Cristicisms of the 1st Green Revolution
The green revolution (GR) originally was implemented in response to the growing population during the 1960’s. As overlooked by Malthus, innovation became the solution to handling the exponential growth of the population. Food supplies were increased through the implementation of High Yielding Varieties (HYV’s) of crops that were genetically modified to increase yields. At first this was thought to have been a successful endeavor. Rice and wheat yields in India tripled as more crops were able to grow on the same amount of land. The GR was lauded for increasing productivity per capita, creating more resistant crops, using less fertilizer and shortening growing seasons (Benson 2007).
However, as the green revolution expanded, problems arose, socially, economically and environmentally. Economically problems began because the new varieties of crops were costly, creating a situation where only wealthier farmers were able to grow them. As food production increased for these wealthier farmers, food prices plummeted. Smaller-scale farmers were not able to compete with these prices and were forced to sell to the consolidating large monopolies. This, along with the fact that mechanization of farms created higher unemployment led to social problems due to an increase of people moving away from rural sectors and into urban ones. Cities became overcrowded with unemployed ex-farmers who were looking for employment-creating numerous social problems (Benson 2007).
Environmentally it was overlooked that the increase in yield per area would mean an increased stress on the land for that area. Higher levels of irrigation led to salinization of the soil while the increased water demand lead to salt-water intrusion in the aquifers. Due to the fact that the newly created crops were more resistant to the harmful effects of pesticides, farmers began using more pesticides rather than less. This subsequently further polluted the water supply, leading to the cycle where the poor become poorer because of environmental pollution.
The initial Green Revolution failed in part, because it did not examine the externalities. It myopically tried to focus solely on the problem of production without comprehensively considering the Social, Environmental and Economic Ramifications of its strategy.

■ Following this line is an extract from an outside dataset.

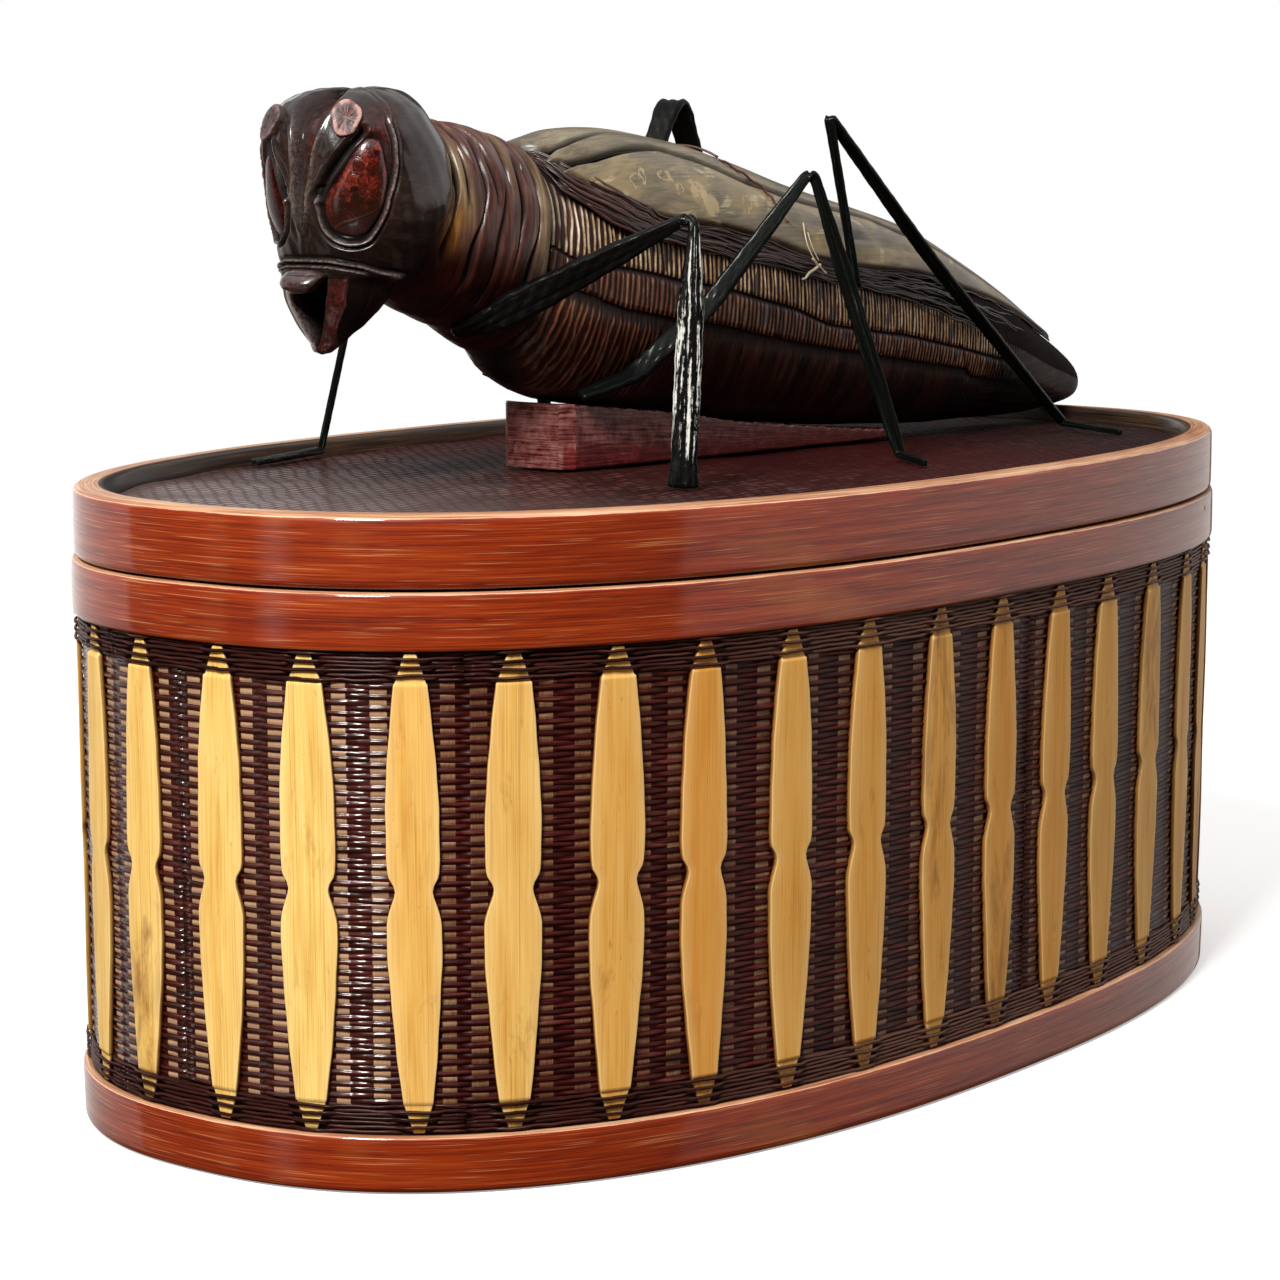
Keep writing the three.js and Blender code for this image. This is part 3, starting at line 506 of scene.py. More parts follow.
def make_abdomen():
    s = Mat("ribbed_weave", Coat_Weight=0.45, Coat_Roughness=0.16, Specular_IOR_Level=0.2)
    streak = s.noise(s.coord("Object", 0.9, 0.10, 0.10), 3, 0.6)
    fine = s.noise(s.coord("Object", 1.6, 0.8, 0.8), 4, 0.65)
    blot = s.noise(s.coord("Object", 0.07), 3, 0.6)
    rib = s.attr("rib")
    f = s.add((streak, 0.4), (fine, 0.25), (blot, 0.35))
    ground = s.ramp(f, [(0.38, (0.006, 0.0012, 0.0008)), (0.5, (0.018, 0.0035, 0.002)), (0.62, (0.045, 0.011, 0.006))])
    a = s.ramp(f, [(0.36, (0.10, 0.040, 0.018)), (0.46, (0.30, 0.17, 0.080)), (0.54, (0.58, 0.42, 0.26)), (0.64, (0.90, 0.78, 0.62))])
    b = s.ramp(f, [(0.36, (0.050, 0.012, 0.006)), (0.5, (0.14, 0.050, 0.022)), (0.62, (0.34, 0.18, 0.095))])
    c = s.ramp(f, [(0.36, (0.040, 0.008, 0.004)), (0.5, (0.14, 0.042, 0.018)), (0.64, (0.34, 0.15, 0.075))])
    ribs = s.mix(s.attr("band_b"), s.mix(s.attr("band_c"), a, c), b)
    ribs = s.mix(s.range(s.axis(0), 0.015, 0.075, 0.0, 0.35), ribs, (0.16, 0.085, 0.05))
    # Rib crests lighter and the hollows near-black: the strands' own tone, plus painted highlight and painted shade.
    col = s.mix(s.range(rib, 0.42, 0.92), ground, ribs)
    # The belly is near-black: its own dark red-brown deepened by painted shade.
    stripes = s.range(s.noise(s.coord("UV", 0.10, 0.035, 1), 3, 0.6), 0.46, 0.56)
    belly = s.mix(stripes, (0.003, 0.0010, 0.0008), s.ramp(f, [(0.4, (0.010, 0.0018, 0.0012)), (0.6, (0.034, 0.006, 0.0035))]))
    brown = s.ramp(s.add((f, 0.6), (streak, 0.4)), [(0.38, (0.012, 0.003, 0.0018)), (0.50, (0.040, 0.012, 0.006)), (0.62, (0.095, 0.038, 0.018))])
    bars = s.range(s.noise(s.coord("UV", 0.13, 0.012, 1, (4, 1, 0)), 2, 0.5), 0.44, 0.52)
    flank = s.math("MULTIPLY", s.range(s.axis(2), 0.1035, 0.116), s.range(s.axis(0), -0.02, 0.01))
    belly = s.mix(s.math("MULTIPLY", flank, bars), belly, brown)
    col = s.mix(s.attr("belly"), col, belly)
    fibres = s.noise(s.coord("Object", 0.08, 1.5, 1.5), 4, 0.6)
    tail = s.ramp(fibres, [(0.40, (0.002, 0.001, 0.0008)), (0.52, (0.007, 0.003, 0.0022)), (0.66, (0.040, 0.018, 0.012))])
    col = s.mix(s.attr("tail"), col, tail)
    # Painted shade under the wings and at the front end under the collar; the band grooves are dark as well.
    col = s.mix(s.attr("dark"), col, (0.006, 0.0025, 0.002))
    s.put(s.b.inputs["Coat Weight"], s.math("MULTIPLY", s.range(s.attr("dark"), 0.1, 0.9, 0.55, 0.0), s.range(s.add((s.attr("belly"), 1.0), (s.attr("tail"), 0.7)), 0.0, 1.0, 1.0, 0.15)))
    s.put(s.b.inputs["Specular IOR Level"], s.blend(s.attr("tail"), 0.2, 0.05))
    return s.done(col, s.blend(s.attr("tail"), s.blend(s.attr("dark"), s.range(f, 0.35, 0.65, 0.32, 0.5), 0.95), 0.72), s.bump(s.add((fine, 0.6), (fibres, 0.3)), 0.07))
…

The article “The End of Plenty” (Bourne 2009), points out that the use of pesticides and chemicals is killing farmers. It has also been shown to cause blood cancer in farmers. As an example, in Punjab, India, researchers found pesticides in farmers’ blood, their water table, their vegetables, even their wives’ breast milk. Another reason is the high cost of fertilizers and pesticides which has plunged many Punjab farmers into debt. A second green revolution could be based on genetic modification only with the purpose of growing new varieties with higher yields, reduced fertilizer needs, and drought tolerance, but, I believe that, nevertheless, a genetically treated seeds could involve other secondary effects still unknown. I agree with Rachel Bezner Kerr (Bourne 2009) pg. 58, that big companies are pushing farmers to participate in foreign programs instead of using ecological methods and local resources and skills.

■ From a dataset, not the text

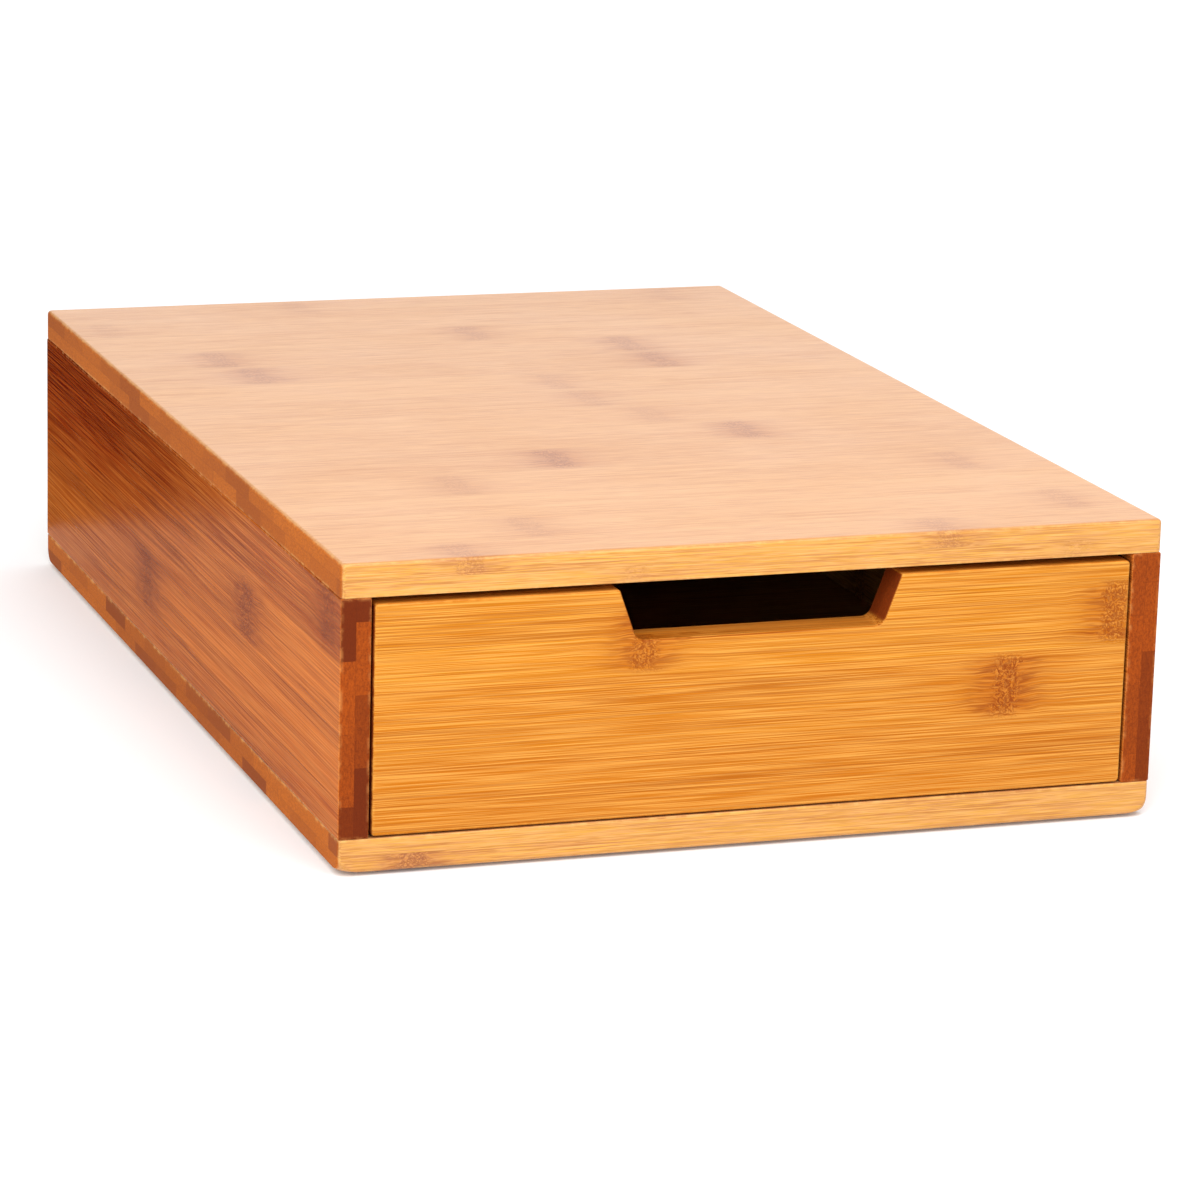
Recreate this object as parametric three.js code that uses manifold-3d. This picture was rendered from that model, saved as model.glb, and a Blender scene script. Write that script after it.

In general, the first green generation failed because they focus only on using the land without having a better management plan to avoid depletion. This first green generation exemplifies the wrong idea we still have that mainly economic development is the best option for progress. The concept of the second green revolution is an improved version on what the first practitioners wanted to do, but this time the environmental element is included.